It's nearing the end of semester and honestly, I can't wait.
I haven't posted in a bit because I've been struggling just to get enough sleep - so much school (and so early) and work and homework and other lifework have made it so that I have had little room to breathe.
There was one particular bad day where I was so exhausted I sliced the tip of my left thumb while cutting bread, and then I was helping prepare for a school fundraiser by hand-shredding some cheese and my thumb was hurting and the cheese wasn't shredding at all, and I stood there for half and hour with only about a handful of cheese shredded, and I just started crying at the futility of everything.
It's times like these that I feel very deeply the nonrenewability of energy and the unsustainability of pushing oneself to the brink of exhaustion.

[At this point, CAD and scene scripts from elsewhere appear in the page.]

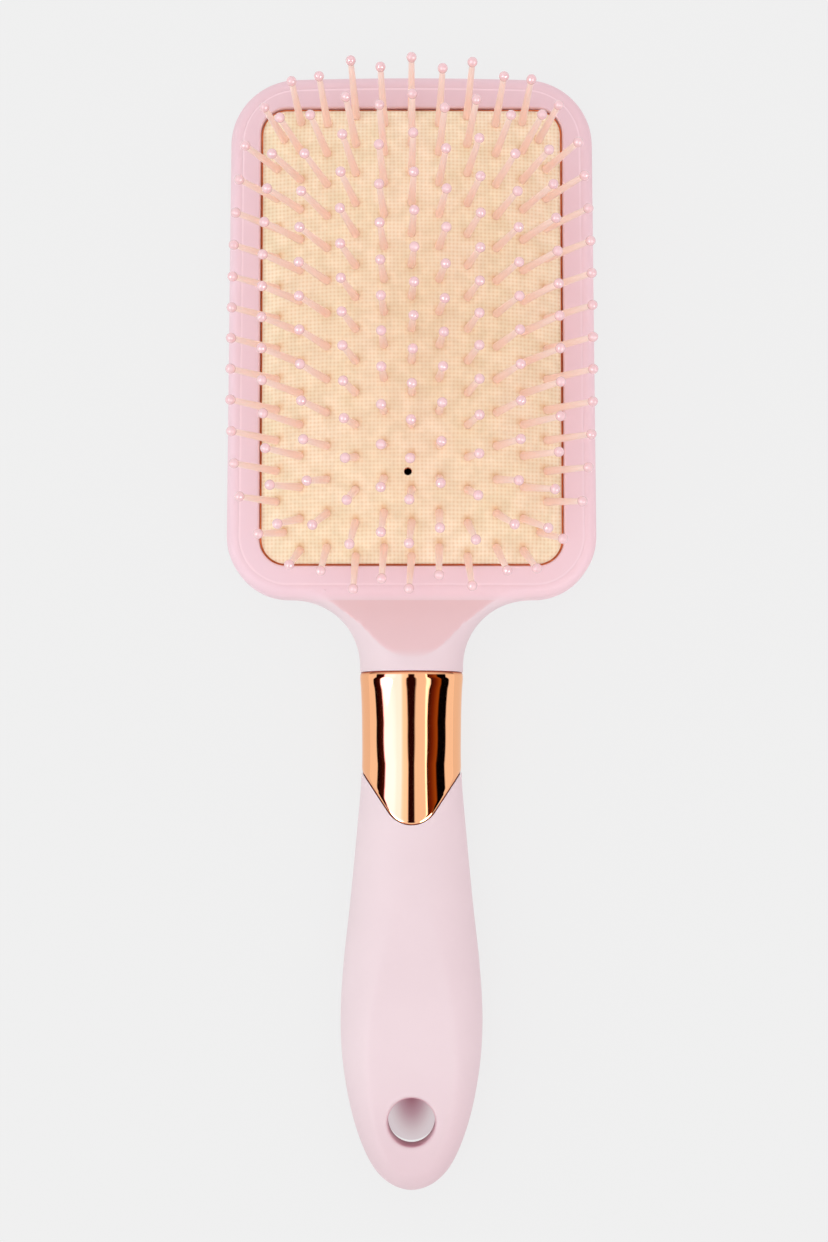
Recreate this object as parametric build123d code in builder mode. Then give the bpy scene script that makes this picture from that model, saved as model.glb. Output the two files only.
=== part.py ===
"""Paddle brush: a pneumatic-cushion hair brush, built as separate pieces.

The brush lies on its back with its pins up.  Origin: the middle of the flat
back, under the middle of the cushion.  +Y points to the head end, -Y along
the handle, +Z out of the cushion.  Millimetres.
"""

from build123d import *
from math import cos, pi, radians, sin, sqrt
import os

os.makedirs("parts", exist_ok=True)

# ------------------------------------------------------------- driving sizes
# paddle, seen from above
head_half_width = 41.2  # at the head end
heel_half_width = 41.75  # at the handle end, where the paddle is widest
head_y = 59.4
head_bow = 0.4  # how far the head end bows out at its middle
heel_y = -59.6
head_corner_r = 15.3
heel_corner_r = 14.0
paddle_thickness = 14.0
front_edge_r = 2.2
back_edge_r = 5.0

# paddle, inside
rim_width = 2.75  # shell rim outside the bezel
bezel_thickness = 3.95
bezel_gap = 0.12  # parting line between rim and bezel
bezel_chamfer = 0.25
bezel_lip_r = 0.5
bezel_peg_r = 0.7
bezel_peg_depth = 2.0  # below the ledge
side_peg_x = 37.4
end_peg_y = 55.35
bezel_peg_spacing = 22.0
ledge_z = 8.65
floor_thickness = 2.2
chamber_half = (35.2, 53.3)
chamber_corner_r = 7.0

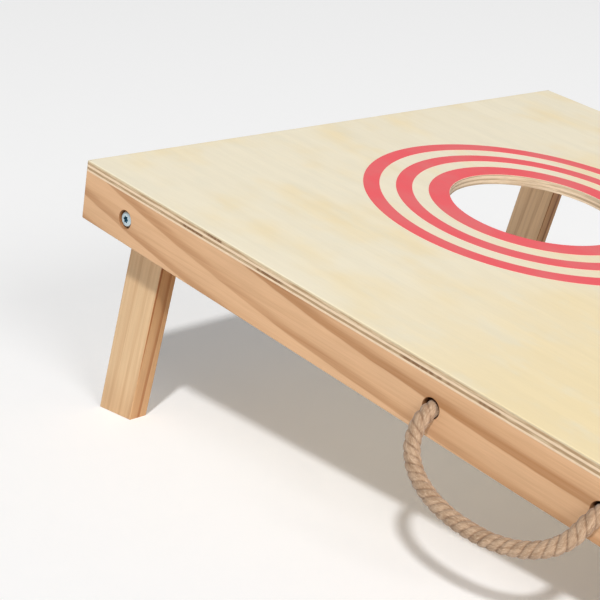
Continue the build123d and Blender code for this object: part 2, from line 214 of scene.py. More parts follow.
def pine(name, origin, along, ring_axis, other_axis, light, dark, ring_width=7.0, pith_distance=260.0,
         pith_angle=19.0, slant=0.02, curve=0.0, wander=0.9, contrast=1.0, side_contrast=1.0, side_painted_shade=None,
         seed=0.0, phase=0.0, drilled=()):
    """Sawn pine: yearly rings round a far-off pith, with fibres along the grain.

    Distances are in millimetres from origin. The pith lies behind the origin, at pith_angle from
    ring_axis. slant is how much farther it is for each millimetre along the grain, and curve is how much
    slant grows for each millimetre. side_contrast is the rings' contrast on the faces square to
    other_axis. The tint given for the side faces is painted shade: it darkens those faces, most of all
    near the start under the rail, and darkens the other faces only near the foot. drilled lists the holes
    along ring_axis as (other, length, radius); their walls are darkened with painted shade."""
    tree = Tree(name)
    place = tree.local(origin, ring_axis, other_axis, along)
    split = tree.add("SeparateXYZ", {0: place})
    a, b, length = split.outputs
    seeded = tree.vector("ADD", place, (seed * 31.7, seed * 17.3, seed * 57.1))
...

Also I have come to know just how valuable it is to have people around you who are going through the same thing, who you can trust to work with and feel safe in joking with, because however intangible that is, its effects in combatting exhaustion are unparalleled.
And I know because I've lost that.
Really, in culinary school I was seeking what I missed about AmeriCorps - the really intense hands-on work with people who are similarly passionate. And I thought I found it. But I'm doubting that now. And it's hard to come to terms with why then, exactly, I undertook the life-altering move to do this.
I've learned a lot, yes, but I'm not sure if I should continue on.